I was surprised by DNS lookups occasionally taking 1.5 seconds. It might be because of retries of c-ares, but I'm not sure yet (its default timeout seems to be 5 seconds...).

Because pollen makes fewer DNS lookups, the events don't happen frequently. I came across an issue of histogram implementation that greatly skewed percentiles of infrequent events, and started using HDR histograms. Check out Histogram for Time-Series Metrics on Node.js for more details.

Even if you don't use pollen, it is a good idea to monitor DNS lookups.
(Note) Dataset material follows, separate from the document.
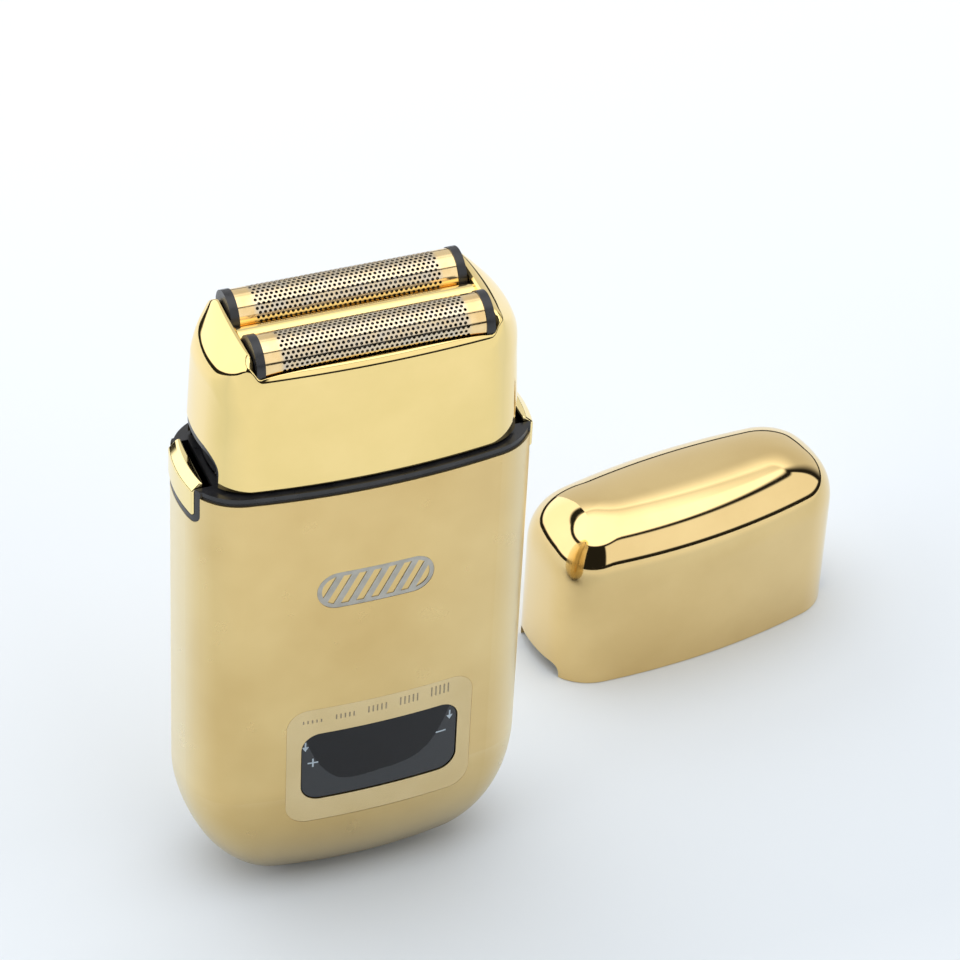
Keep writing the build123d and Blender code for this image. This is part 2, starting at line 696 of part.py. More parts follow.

const dns = require("dns");

const lookupWithMetrics = (hostname, options, callback) => {
  const cb = callback || options;
  const startTime = Date.now();

  function onLookup(err, address, family) {
    const duration = Date.now() - startTime;
    cb(err, address, family);

    // Hypothetical functions to update metrics...
    recordDnsLookup();
    recordDnsLatency(duration);
    if (err) {
      recordDnsError();
      logger.warn({ hostname, err, duration }, "DNS lookup error");
    }
  }

  return dns.lookup(hostname, options, onLookup);
};

const req = https.request({
  // ...
  lookup: lookupWithMetrics
});

Conclusion

Give pollen a try if you are:

seeing DNS timeouts on outbound API calls
using DNS for service discovery
running your Node.js servers without DNS caching

Also, don't forget to monitor DNS lookups!